One of the great things about benchmarking is that there are many examples of how highly successful leaders are able to keep employee engagement high. Five-star leaders who are able to build and maintain a world-class service culture do so by keeping their team engaged.

These leaders do the following:

  • They always maintain high expectations of the service they expect to see (no exceptions!).

  • They always believe that each person on their team knows that they are a critical part of delivering the service experience.

  • They never allow a team member to give less than 100% effort. 5-star leaders know that one under-performing team member can jeopardize the entire team’s momentum.

  • They talk about “excellence” everyday.

    • Newsletters are commonly used to share “standard of the day”, company mission statement, story of service excellence, and business results like occupancy %. Five-star leaders know that engaged employees are well-informed employees
  • They reward excellent performance on a regular basis (usually daily).

  • They are always an integral part of the on-boarding process (hiring, interviewing, orientation). The general manager from the Marquis Los Cabos personally meets and/or interviews every employee from the dishwashers to the front office manager. Many of the world’s finest properties don’t allow new employee orientation to occur without the general manager present to meet and greet the new recruits.

  • They ensure that the purpose of the role is communicated during the interview and on-boarding process (ex: your job is not too open doors, it is to welcome guests and make each one feel individually cared for).

  • They continuously invest in employee development (this does not have to be a training class, it can be a book club, one-on-one meetings, mentoring, or cross-training in another department.) Note: Five-star leaders know that employee development is not dependent on short-term financial woes.

  • Mandate that everyone on the team serve each other with the same sense of urgency, excellence, and attention to hold as they would for an external customer.

  • Make sure that everyone is fully aware of their benefits (Distributing the benefits brochure during new employee orientation is not enough. Use lunch & learn sessions, along with other ad-hoc opportunities.

  • Work along side team members when needed. One of my fondest memories of a 5-star general manager took place early in my career. My restaurant co-workers and I were behind schedule in getting a room set for a large banquet function. Out of nowhere, the general manager arrived with every manager in the hotel to help us get the room set.

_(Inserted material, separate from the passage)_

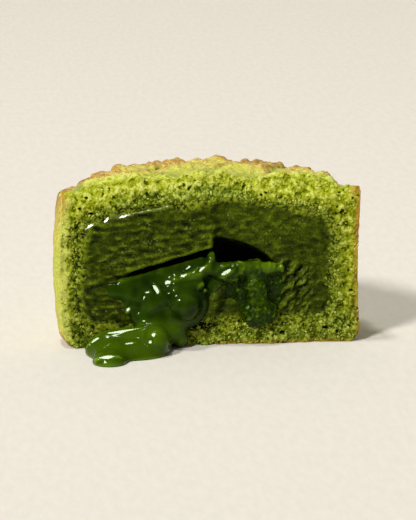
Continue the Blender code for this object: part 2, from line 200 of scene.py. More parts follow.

I heard once that if you must say that you are a gentleman, then you really are not one. Your actions should speak for themselves. The same is true of a 5-star caliber leader. Be a walking, talking embodiment of service excellence. Inspire your team with actions and words. 5-star leaders know that the delivery of exceptional customer service is only about 20% of the formula. The other 80% (employee engagement processes) are what truly builds a sustainable culture of service excellence.

Know that your team can be great, and never stop believing in everyone’s potential. That is the true mindset of a 5-star leader.